Yuanqing Xia was born in Anhui Province, China, in 1971 and graduated from the Department of Mathematics, Chuzhou University, Chuzhou, China, in 1991. He received his MS degree in Fundamental Mathematics from Anhui University, China, in 1998 and his PhD degree in Control Theory and Control Engineering from Beijing University of Aeronautics and Astronautics, Beijing, China, in 2001. From 1991-1995, he was with Tongcheng Middle-School as a teacher, Anhui, China. During January 2002 to November 2003, he was a postdoctoral research associate at the Institute of Systems Science, Academy of Mathematics and System Sciences, Chinese Academy of Sciences, Beijing, China, where he worked on navigation, guidance and control. From November 2003 to February 2004, he joined the National University of Singapore as a research fellow, where he worked on variable structure control. From February 2004 to February 2006, he was with the University of Glamorgan, Pontypridd, U.K., as a research fellow, where he worked on networked control systems. From February 2007 to June 2008, he was a guest professor with Innsbruck Medical University, Innsbruck, Austria, where he worked on biomedical signal processing. Since July 2004, he has been with the Department of Automatic Control, Beijing Institute of Technology, Beijing, first as an associate professor, and then, since 2008, as a professor. His current research interests are in the fields of networked control systems, robust control, sliding mode control, active disturbance rejection control and biomedical signal processing.

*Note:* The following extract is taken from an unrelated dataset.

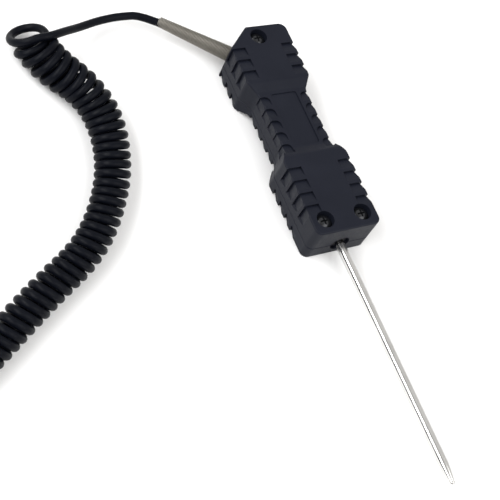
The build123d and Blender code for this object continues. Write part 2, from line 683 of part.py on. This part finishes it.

"By exploiting the synergies among available data, information fusion can reduce data traffic, filter noisy measurements, and make predictions and inferences about a monitored entity. Networked Filtering and Fusion in Wireless Sensor Networks introduces the subject of multisensor fusion as the method of choice for implementing distributed systems. The book examines the state of the art in information fusion. It presents the known methods, algorithms, architectures, and models of information fusion and discusses their applicability in the context of wireless sensor networks. ... After reading the book, readers will gain the understanding required to model parts of dynamic systems and use those models to develop distributed fusion control algorithms that are based on feedback control theory."
—IEEE Microwave Magazine, December 2015